Mike ends up living with his parents. Jerry ends up in jail. Norm is the one who knows it’s better to visit your wife at her lunch break and bring her Arby’s. Most of the men here are fools, but Norm seems like the one we should aspire to be, even if he’s not as prominent a character as the others. Ethan Coen described Norm in an enlightening way: “He is the perfect incarnation of the undemonstrative personality of people from that region.” Little words, but a lot is still said through action, kind gestures, and patience. There are different ways to connect and communicate. It doesn’t have to be through silence like Grimsrud or exhaustively talking like Carl. Norm is somehow the middle ground by simply being there both for and with his wife.

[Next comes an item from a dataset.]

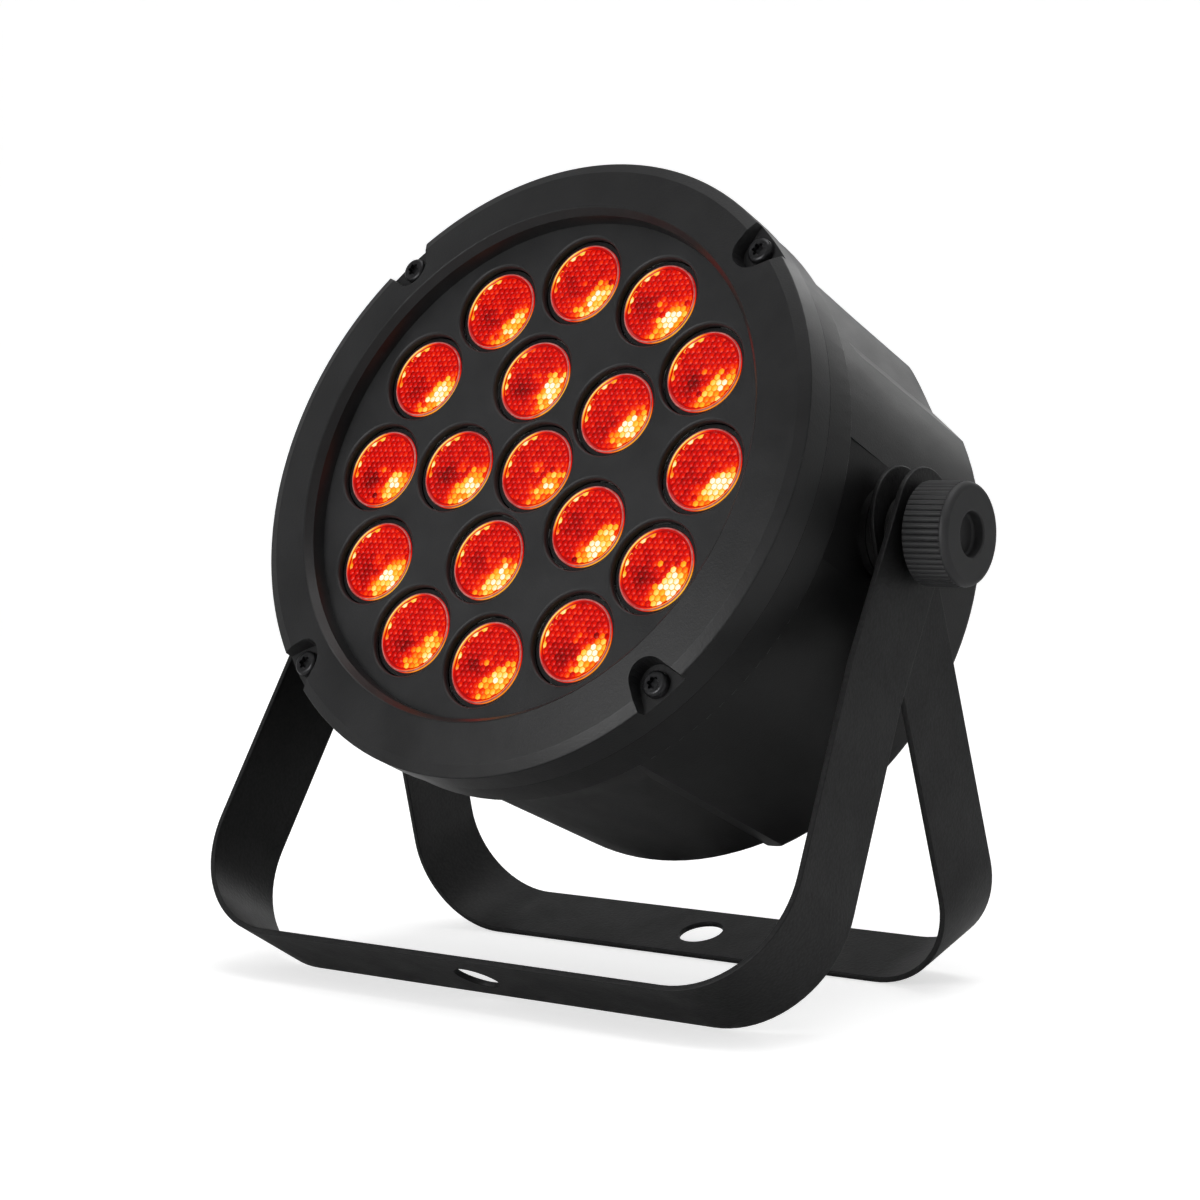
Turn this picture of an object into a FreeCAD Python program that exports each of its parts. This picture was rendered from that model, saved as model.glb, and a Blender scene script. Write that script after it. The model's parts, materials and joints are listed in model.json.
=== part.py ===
import FreeCAD, Part

import math
import os

from FreeCAD import Placement, Rotation, Vector

# LED par can light on two crossed U brackets.
# Millimetres, +Z up. The lamp stands on its splayed brackets and faces -Y.
# The origin is on the floor, in the middle of the lamp's footprint box.
# The head is drawn level, with its pivot axis along X through its own origin and its face towards -Y,
# and is then tilted about that axis. Depths along the optical axis are y values in that level frame.

# ---- driving dimensions ----------------------------------------------------------------------------

TILT = 22.5                     # face above the horizon, degrees
FRONT_SPLAY = 29.0              # front bracket, degrees forward of vertical
REAR_SPLAY = 17.0               # rear bracket, degrees behind vertical

BAR_WIDTH = 25.0                # flat steel bar of both brackets
BAR_THICK = 1.5
FRONT_LEG = 124.5               # pivot axis to the outer face of the bracket's base
FRONT_EAR_X = 88.6              # outer face of the ears
FRONT_BASE_X = 94.1             # where the outer faces of leg and base would meet
FRONT_CORNER = 29.0             # outside corner radius
REAR_EAR_X = 83.8
REAR_BASE_X = 87.6
REAR_CORNER = 24.5
EAR_RISE = 4.0                  # centre of the rounded ear end above the pivot
FRONT_EAR_DROP = 40.0           # the ears stay flat down to this distance below the pivot
REAR_EAR_DROP = 17.0
EAR_BEND = 14.0                 # outside bend radius where the leg starts to spread
HANG_HOLE_R = 6.0               # hanging hole in each base

BEZEL_R = 82.0                  # outside of the bezel
COLLAR_R = 81.5                 # outside of the housing's collar
BODY_R = 79.9                   # housing just behind the collar
MID_R = 79.2                    # housing halfway along
REAR_R = 79.0                   # housing at its rear rim
RIM_SOFT = 2.5                  # rounding of the rear rim
WALL = 2.5                      # moulded wall
GAP = (0.6, 1.2)                # width and depth of the shadow gap between bezel and collar
PAD_X = 78.0                    # flat side pads that face the brackets
PAD_R = 15.5                    # half height of the pad and radius of its round end
BOSS_RISE = 2.0                 # pivot boss above the pad

LENS_Y = -40.4                  # front of the lenses
PANEL_Y = LENS_Y - 1.5          # front of the lens panel
PARTING_Y = -36.5               # bezel meets housing
COLLAR_Y = -25.1                # rear edge of the collar
REAR_Y = 47.6                   # rear rim of the housing

LENS_R = 10.55
LENS_DEPTH = 10.0
LENS_RINGS = ((51.0, 12, 90.0), (25.5, 5, 108.0), (0.0, 1, 0.0))    # radius, count, first angle
LENS_HOLE_R = 12.0

BEZEL_SCREW_R = 78.0            # screw circle and angles of the bezel
BEZEL_SCREW_ANGLES = (45, 135, 225, 315)
POCKET_FLOOR_Y = -43.0

BOARD_Y = -29.0                 # front of the LED board
BOARD_T = 1.6
BOARD_R = 65.0
SINK_Y = BOARD_Y + BOARD_T      # front of the heat sink
SINK_T = 3.0
SINK_R = 70.0
SHELF_T = 2.5                   # ring inside the housing that carries the heat sink

STUD_R = 4.0                    # M8 stud of the knob
STUD_PLAY = 0.08                # running clearance of everything that turns on the stud
INSERT_R = 6.5
PAD_WASHER_R = 11.0
PLAY = 0.3                      # gap between pieces that turn past each other
KNOB_R = 12.8
KNOB_X = (90.8, 102.8)          # grip from its inner to its outer end
KNOB_NECK = 0.7                 # neck between the grip and its washer
KNOB_NOSE = 1.7                 # smooth ring outside the ribs
KNOB_RIBS = 52
RIB_H = 0.65
RECESS = (5.5, 3.2)             # radius and depth of the recess in the knob's end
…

Not to mention one of the more obvious strengths of this story: the refreshing choice of having a female police chief solve a horrific kidnap-murder case while heavily pregnant subverts the phallocentric police-officer plotlines typical of Hollywood. And the way Marge cares for her husband, Norm, and gently lets down her obsessive high-school classmate Mike Yanagita makes for a touching antidote to the crazed, moronic blunders of the film’s three main male protagonists. In the end, selflessness is the best safeguard against misfortune. The message becomes clear: it’s better to make eggs for the person you love in the morning than to try and get ahead for “a little bit of money.”
Despite the obvious violations of family values and human depravity, Fargo insists that humanity exists alongside such darkness. It does not ruminate on the carnage we have witnessed. Instead, it dreams of the future, just as Marge and Norm think of the child they are expecting. Fargo answers the warning of death and comeuppance with the promise of life and selflessness. Life is difficult, depressing, punishing—but if you can be open, communicative and content with what you have and make eggs for the one you love, it doesn’t always have to be.